Thoughts on South African and international politics and culture

Monday, April 18, 2005

Time on SA's continued racial divisions
Time magazine carries an erudite feature article on South Africa's ongoing racial divisions which points out the serious work to be done after the rainbow period of Mandela's presidency.

I've always been a realist, and I am incessantly surprised by people's need to believe that the past 50 years of SA's history can be solved in a decade. For white and black alike, Apartheid has carved conscious and subconscious preferences and prejudices that cannot be shaken without internal dialogue and external reinforcement of opposing positions. (Anyone who disagrees, go and take the implicit association test on race here) What's not helping, is that according to an IJR poll mentioned in the article, South Africans are not mixing socially. Time quotes the study as stating "that 32% of South Africans still do not approve of their child sitting next to a kid from a different race in the classroom, and although just over half of those surveyed approve of living in a neighborhood in which half their neighbors are from a different racial group, 51% would not approve of a close relative marrying a person of another race. White people are particularly wary of interracial marriage; just 16% say they would approve of a close relative taking the plunge with a black, Indian or colored person."

Decades of oppression of our black population and decades of propaganda and psychological programming of whites is not something that can be wished away. Whilst it unfortunately has commonly been abused, I am a supporter of BEE and of affirmative action when relating to people of equal merit, and I am a supporter of affirmative action in some of our sport teams that have been slow in accepting transformation. The worst, and most prevalent, form of prejudice is nuance, and it is nuance that these policies look to redress. Second thoughts about drinking from a water cooler that a black person has just drank from, believing that a black person could not handle that tough project, or a thought that a black person is less intelligent because he or she speaks with a Xhosa lilt when speaking English.

Whites will continue to be affronted by these policies, but there are few realistic alternatives out there. As young people, us whites feel especially aggrieved, as we claim that we were too young to have benefited from Apartheid, and are paying for the "sins of the fathers". This is naivete. Our parents, even those liberals that joined Black Sash and marched on Parliament, still benefited from the Apartheid system, benefited from reserved jobs, benefited from an economy growing off the sweat of black workers, and thus we, as young whites, still acquire the springboard impossible for the majority of black youths our age. Even now, if one compares white education to black education, there are few parallels that can be drawn.

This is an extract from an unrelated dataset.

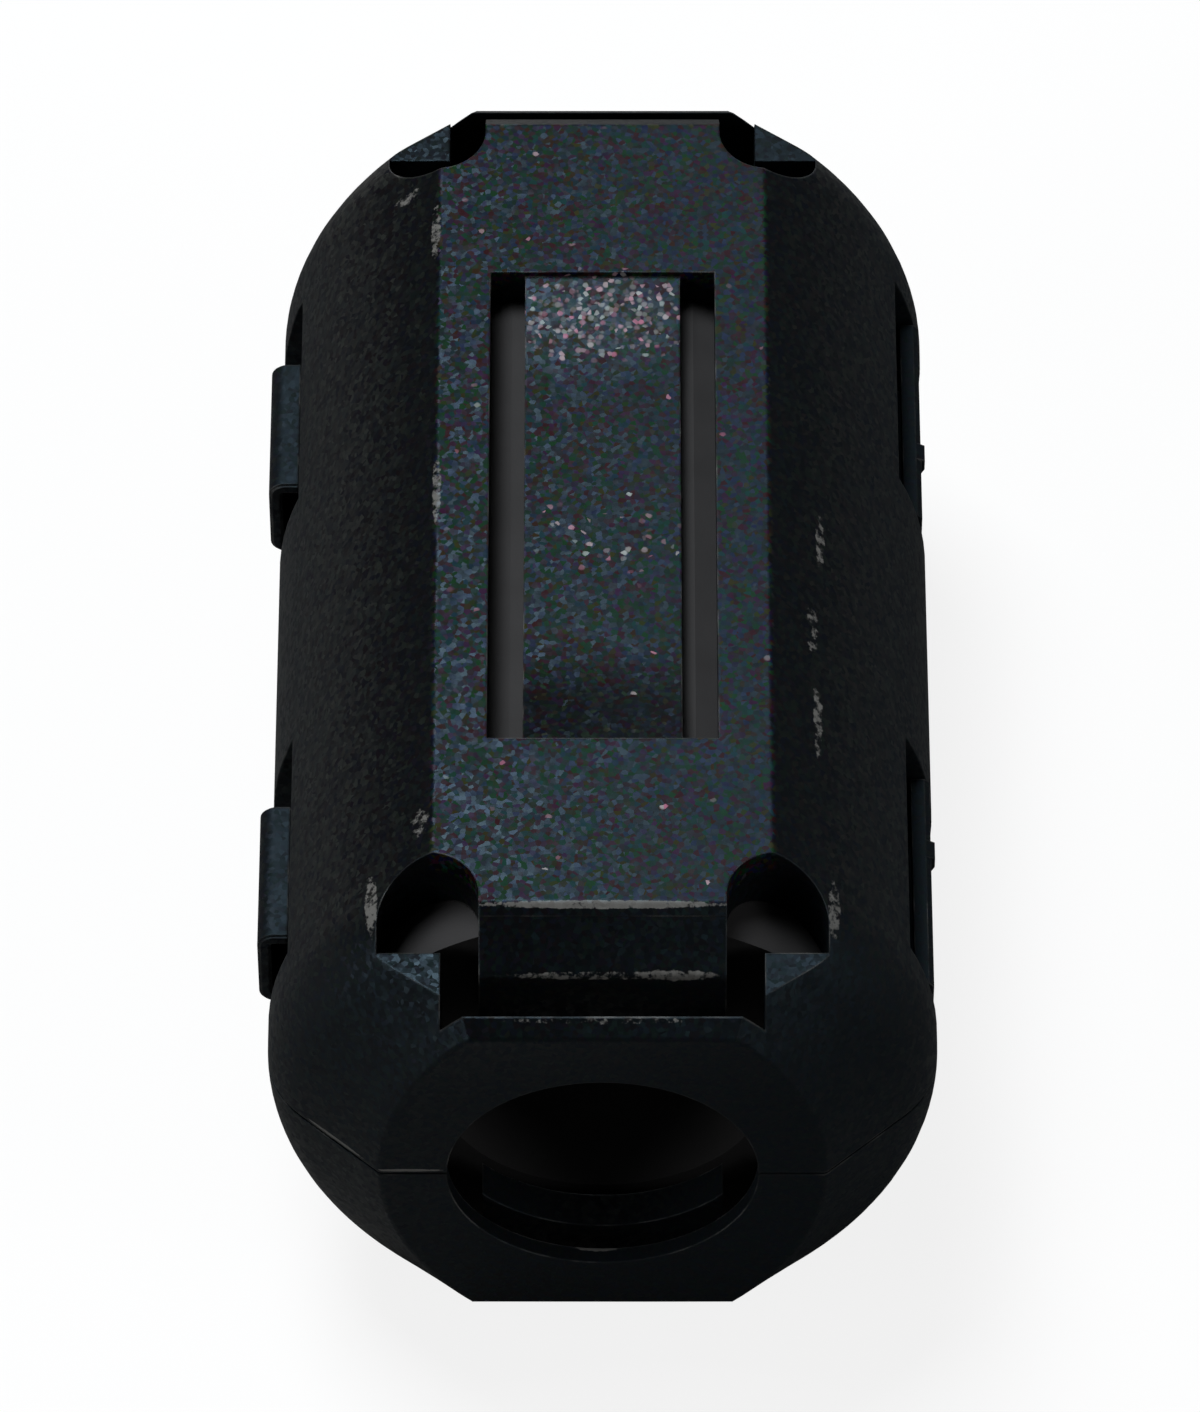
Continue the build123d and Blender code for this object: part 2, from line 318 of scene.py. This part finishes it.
def case_material():
    """Black moulded plastic: faceted grain with a tint painted as light on the flat and as shade on the
    flanks and the leaf's near end, painted glints, worn edges, and scuffs among which are painted
    highlights.
    """
    mat = Material("case_plastic")
    place = mat.new("ShaderNodeSeparateXYZ")
    mat.link(mat.place, place.inputs["Vector"])
    x, y = place.outputs["X"], place.outputs["Y"]
    aside, along, height = (mat.math("ABSOLUTE", place.outputs[axis]) for axis in "XYZ")
    flat = mat.math("MULTIPLY", mat.fade(height, FLAT_HEIGHT), mat.fade(aside, FLAT_HALF_WIDTH, 1.0, 0.0))
    flat = mat.math("MULTIPLY", flat, mat.fade(along, FLAT_HALF_LENGTH, 1.0, 0.0))
    shaded = mat.math("MULTIPLY", mat.fade(aside, LEAF_HALF_WIDTH, 1.0, 0.0),
                      mat.fade(y, LEAF_SHADE, 1.0, 0.0))
    shaded = mat.math("MULTIPLY", shaded, mat.fade(y, LEAF_END))

    edge, rounded = edges(mat)
    grain = mat.centred(mat.cells(GRAIN)[0])
    clumps = mat.centred(mat.noise(CLUMP, out="Color"))
    tilt = mat.vector("ADD", mat.scaled(grain, GRAIN_TILT), mat.scaled(clumps, CLUMP_TILT))
    mat.link(mat.vector("NORMALIZE", mat.vector("ADD", rounded, tilt)), mat.shader.inputs["Normal"])

    # painted light: the grain's tint lightens the lit flat and is cut to painted shade on the flanks and
    # on the leaf's near end
    lit_tint_share = mat.math("MULTIPLY", flat, mat.math("MULTIPLY_ADD", shaded, LEAF_TINT_IN_SHADE - 1.0, 1.0))
    tint_by_light = mat.math("MULTIPLY_ADD", lit_tint_share, (1.0 - FLANK_TINT_IN_SHADE) * LIT_GRAIN_TINT, FLANK_TINT_IN_SHADE * LIT_GRAIN_TINT)
    grain_tint_and_painted_light = mat.vector("MAXIMUM", mat.scaled(grain, tint_by_light), (0, 0, 0))
    # painted glints: bright specks painted into the colour as highlights
    painted_glint, painted_glint_colour = painted_glints(mat, flat)
    grain_and_painted_glints = mat.mix(painted_glint, mat.vector("ADD", grain_tint_and_painted_light, BLACK), painted_glint_colour)
    # pale wear, with painted highlights among the scuffs, over the grain, its painted light and the
    # painted glints
    mat.link(mat.mix(pale_wear_and_highlights(mat, edge, y), grain_and_painted_glints, PALE_WEAR_AND_HIGHLIGHT), mat.shader.inputs["Base Color"])

    roughness = mat.fade(height, FLANK_HEIGHT, FLANK_ROUGHNESS, SMOOTH_ROUGHNESS)
    roughness = mat.math("MULTIPLY_ADD", shaded, SHADED_ROUGHNESS, roughness)
    roughness = mat.math("ADD", roughness, mat.fade(x, LEFT_TO_RIGHT, *SIDE_ROUGHNESS))
    mat.link(roughness, mat.shader.inputs["Roughness"])
    mat.shader.inputs["Specular IOR Level"].default_value = SHEEN
    mat.shader.inputs["Specular Tint"].default_value = (*SHEEN_TINT, 1.0)
    return mat.data


def ferrite_material():
    """Bare sintered ferrite: dull grey-brown with a fine pressed grain."""
    mat = Material("ferrite")
    dark = tuple(FERRITE_DARK * c for c in FERRITE)
    clouds = mat.noise(FERRITE_CLOUD, detail=3.0)
    mat.link(mat.mix(clouds, dark, FERRITE), mat.shader.inputs["Base Color"])
    bump = mat.new("ShaderNodeBump")
    bump.inputs["Strength"].default_value = FERRITE_RELIEF_STRENGTH
    bump.inputs["Distance"].default_value = FERRITE_RELIEF
    mat.link(mat.noise(FERRITE_GRAIN, detail=3.0, roughness=0.6), bump.inputs["Height"])
    mat.link(bump.outputs["Normal"], mat.shader.inputs["Normal"])
    mat.shader.inputs["Roughness"].default_value = FERRITE_ROUGHNESS
    mat.shader.inputs["Specular IOR Level"].default_value = FERRITE_SHEEN
    return mat.data


def strap_line(low, high):
    """Middle line of a strap in x and z: out of the upper seat, down the web, into the lower seat."""
    radius = STRAP_CORNER - STRAP_THICK / 2
    corner_x = low.x + STRAP_CORNER
    upper_z, lower_z = high.z - STRAP_CORNER, low.z + STRAP_CORNER
    line = [(high.x, high.z - STRAP_THICK / 2), (corner_x, high.z - STRAP_THICK / 2)]
    for i in range(1, CORNER_ROWS + 1):
        angle = math.pi / 2 * (1 + i / CORNER_ROWS)
        line.append((corner_x + radius * math.cos(angle), upper_z + radius * math.sin(angle)))
    for i in range(1, WEB_ROWS + 1):
        line.append((low.x + STRAP_THICK / 2, upper_z + (lower_z - upper_z) * i / WEB_ROWS))
    for i in range(1, CORNER_ROWS + 1):
        angle = math.pi + math.pi / 2 * i / CORNER_ROWS
        line.append((corner_x + radius * math.cos(angle), lower_z + radius * math.sin(angle)))
    line.append((high.x, low.z + STRAP_THICK / 2))
    return line


def strap_mesh(name, line, front, back):
    """Band along a line in x and z, from y = front to y = back, with rounded long edges."""
    mesh = bmesh.new()
    rings = []
    for i, (x, z) in enumerate(line):
        before, after = line[max(i - 1, 0)], line[min(i + 1, len(line) - 1)]
        along = Vector((after[0] - before[0], after[1] - before[1])).normalized()
        side = Vector((along.y, -along.x)) * STRAP_THICK / 2
        rings.append([mesh.verts.new((x + sign * side.x, y, z + sign * side.y))
                      for sign, y in ((1, front), (1, back), (-1, back), (-1, front))])
    for a, b in zip(rings, rings[1:]):
        for i in range(4):
            mesh.faces.new((a[i], a[(i + 1) % 4], b[(i + 1) % 4], b[i]))
    mesh.faces.new(rings[0])
    mesh.faces.new(rings[-1][::-1])
    bmesh.ops.recalc_face_normals(mesh, faces=mesh.faces)
    long_edges = [edge for edge in mesh.edges
                  if len(edge.link_faces) == 2 and edge.calc_face_angle(0) > LONG_EDGE_ANGLE]
    bmesh.ops.bevel(mesh, geom=long_edges, offset=STRAP_ROUNDING, segments=2, affect="EDGES")
    data = bpy.data.meshes.new(name)
    mesh.to_mesh(data)
    mesh.free()
    data.shade_smooth()
    data.set_sharp_from_angle(angle=SHARP_ANGLE)
    return data


def strap_piece(node, mat):
    """Hinge strap: the band of the CAD strap with rows of faces along its web."""
    low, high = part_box(node)
    data = strap_mesh(node + "_bend", strap_line(low, high), low.y, high.y)
    data.materials.append(mat)
    piece = bpy.data.objects.new(node + "_bend", data)
    bpy.context.collection.objects.link(piece)
    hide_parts(node)
    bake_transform(piece)


def dress(name, mat):
    """Give a CAD node its material."""
    for slot in frame["nodes"][name].material_slots:
        slot.material = mat


def camera():
    """Camera at the photograph's angle and scale."""
    data = bpy.data.cameras.new("photo_camera")
    data.sensor_width = SENSOR
    data.lens = PX_PER_MM * CAMERA_DISTANCE / MM / max(PHOTO_SIZE) * SENSOR
    data.clip_start = CAMERA_CLIP
    view = Vector((0, math.cos(CAMERA_ELEVATION), -math.sin(CAMERA_ELEVATION)))
    up = Vector((0, math.sin(CAMERA_ELEVATION), math.cos(CAMERA_ELEVATION)))
    aside = (PHOTO_SIZE[0] / 2 - PHOTO_ORIGIN[0]) / PX_PER_MM * MM
    above = (PHOTO_ORIGIN[1] - PHOTO_SIZE[1] / 2) / PX_PER_MM * MM
    cam = bpy.data.objects.new("photo_camera", data)
    cam.location = Vector((aside, 0, 0)) + up * above - view * CAMERA_DISTANCE
    cam.rotation_euler = view.to_track_quat("-Z", "Y").to_euler()
    bpy.context.collection.objects.link(cam)
    bpy.context.scene.camera = cam


def lamp(name, direction, power, colour):
    """Square soft light that faces the part."""
    data = bpy.data.lights.new(name, "AREA")
    data.size, data.energy, data.color = LAMP_SIZE, power, colour
    away = Vector(direction).normalized()
    made = bpy.data.objects.new(name, data)
    made.location = away * LAMP_DISTANCE
    made.rotation_euler = (-away).to_track_quat("-Z", "Y").to_euler()
    bpy.context.collection.objects.link(made)


def floor():
    """Floor that is nearly white to the camera and still shows the part's shadow."""
    bpy.ops.mesh.primitive_plane_add(size=FLOOR_SIZE, location=(0, 0, cad_box[0][2]))
    plane = bpy.context.object
    plane.name = "floor"
    mat = Material("floor")
    mat.shader.inputs["Roughness"].default_value = FLOOR_ROUGHNESS
    glow = mat.new("ShaderNodeEmission")
    glow.inputs["Strength"].default_value = FLOOR_GLOW
    seen = mat.new("ShaderNodeMixShader")
    from_camera = mat.new("ShaderNodeLightPath").outputs["Is Camera Ray"]
    mat.link(mat.mix(from_camera, FLOOR_COLOUR, FLOOR_SEEN), mat.shader.inputs["Base Color"])
    mat.link(mat.math("MULTIPLY", from_camera, FLOOR_WHITENESS), seen.inputs["Fac"])
    mat.link(mat.shader.outputs["BSDF"], seen.inputs[1])
    mat.link(glow.outputs["Emission"], seen.inputs[2])
    mat.link(seen.outputs["Shader"], mat.output.inputs["Surface"])
    plane.data.materials.append(mat.data)


def world():
    """Faint light from all round; white to the camera."""
    made = bpy.data.worlds.new("studio")
    bpy.context.scene.world = made
    made.use_nodes = True
    nodes, links = made.node_tree.nodes, made.node_tree.links
    nodes.clear()
    strength = nodes.new("ShaderNodeMapRange")
    strength.inputs["To Min"].default_value = WORLD_STRENGTH
    strength.inputs["To Max"].default_value = 1.0
    links.new(nodes.new("ShaderNodeLightPath").outputs["Is Camera Ray"], strength.inputs["Value"])
    background = nodes.new("ShaderNodeBackground")
    background.inputs["Color"].default_value = (1, 1, 1, 1)
    links.new(strength.outputs["Result"], background.inputs["Strength"])
    links.new(background.outputs["Background"], nodes.new("ShaderNodeOutputWorld").inputs["Surface"])


case = case_material()
ferrite = ferrite_material()
for name in frame["nodes"]:
    dress(name, ferrite if "core" in name else case)
for name in ("strap_front", "strap_rear"):
    strap_piece(name, case)

camera()
lamp("key", KEY_DIRECTION, KEY_POWER, KEY_COLOUR)
for number, (direction, power) in enumerate(FILLS):
    lamp(f"fill_{number}", direction, power, FILL_COLOUR)
floor()
world()
bpy.context.scene.view_settings.view_transform = "Standard"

To disown racial division in South Africa requires conscious effort on the part of all its citizens. Racism (on both sides of the racial spectrum) will not just fade in to the night, we all have to take directed effort in challenging our assumptions, tolerating our differences, and carrying the burden of government policies to assist in transformation. Only through these efforts will we be able to create a platform for the second 'miracle', the emergence of a truly non-racial and free society in South Africa.